I am so impressed with your microsoft assignment. You are such an inspiration! And I continue to love your choice of photos…when I receive the emails of your blog I know I am going to get a few moments of beauty and respite from real life. Thank you!!
ps hope you don’t mind, sometimes I
‘borrow’ some of your pics and always give your blog full credit!
I’ve never seen an image with hydrangeas in it that I haven’t loved! Nicolex
I grew up in a house that was surrounded by hydrangeas. My mother would always have a fresh arrangement in the house and dry them out for the winter. One day, she overheard two little old ladies complain about how bad the local florist’s selection was and suggested that they come by and see hers. Next thing she knows, she’s loading up bushels of flowers and selling them out of the trunk of her car on First Beach in Newport! My mother, the flower-pusher! Hilarious.
Love seeing these images, makes me excited for summer.
Thank you so much for the consistently wonderful posts. Are you able to identify the designer of the room that is the third up from the bottom, with the tailored linen table cloth over the round table and carriage lantern above with the round mirror in the background? I would be grateful if you could provide a name.
Many thanks and kind regards,
Don’t you love how hydrangeas change colour depending on how much lime they have in their soil? The historic house I grew up in on Georgia Strait had pink hydrangeas on one side of the great granite steps to the front door, blue on the other side. Sometimes, blue and pink would blend in a single flower like a sunset over the straits behind. I was grown up and a landscape architect before I discovered lacecap hydrangea and the climbing hydrangea, now my hydrangeas of choice. But still, seeing the pink and blue mopheads, always brings childhood and arriving home at the granite steps back in a flash.
Can someone help me with hints on keeping them fresh. Mine seem to wither in a day after being picked. Thanks.
Suzan – Funny timing! I just had a reader email me this advice right before you left your comment. Hope this helps!
Hi! I’m a floral designer — hydrangeas are difficult to keep going — often they look like dishrags after a day in a vase. You need to hydrate them properly to keep them going.

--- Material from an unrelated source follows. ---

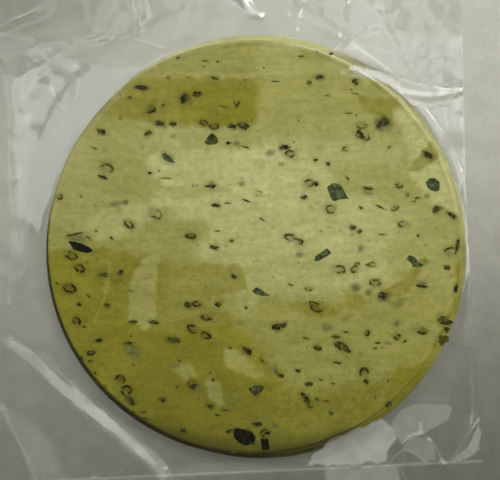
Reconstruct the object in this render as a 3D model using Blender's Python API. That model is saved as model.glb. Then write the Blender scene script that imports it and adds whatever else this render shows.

Scrape the lower 2 – 3 inches of stem with a knife, then cut a cross in the bottom of the stem. Let them drink hot water for a couple of hours. If they’re really droopy you can dunk them in a tub (bath tub!) of water, or put damp paper towels over the flower blossoms — they can drink through the flowers. Recut when you arrange them. A little flower food in the water helps, too. If they droop, recut and rehydrate…
All just lovely ~ I must say, that Carolyn Roehm really has the touch.
Beautiful hydrangea photos! Love them, too, and so hardy and easy to grow!
Our hydrangea arrangements fill our house all summer long!
Have you ever been to Azores where landfields are separeted by hydrangeas, its lovely.
Love hydrangeas and totally love this post! I have three shrubs and can’t wait for them to bloom this year. Thanks for this bit of gorgeousness until mine are ready.
Hope you have a great week.
So lovely! Hydrangeas are one of the worlds most beautiful flowers 🙂
This did not make me happy..the Hubs cut my huge beautiful bush back to about 6″ off the ground saying it would grow back in March….It has a few leaves on it and it’s about 12″ tall now, not the 6 footer it was last year, I won’t get that basket of big beautiful balls this year…hoping for next year..yesterday he cut my rhodies to look like small trees….men!
When I worked in one of the Cliff Walk mansions of Newport, it was my duty to fill the entry urns with fresh hydrangea, it took hundreds of stems. Fortunately the property had rows of them. And I was surprised at how long they lasted in the cool marble entryway.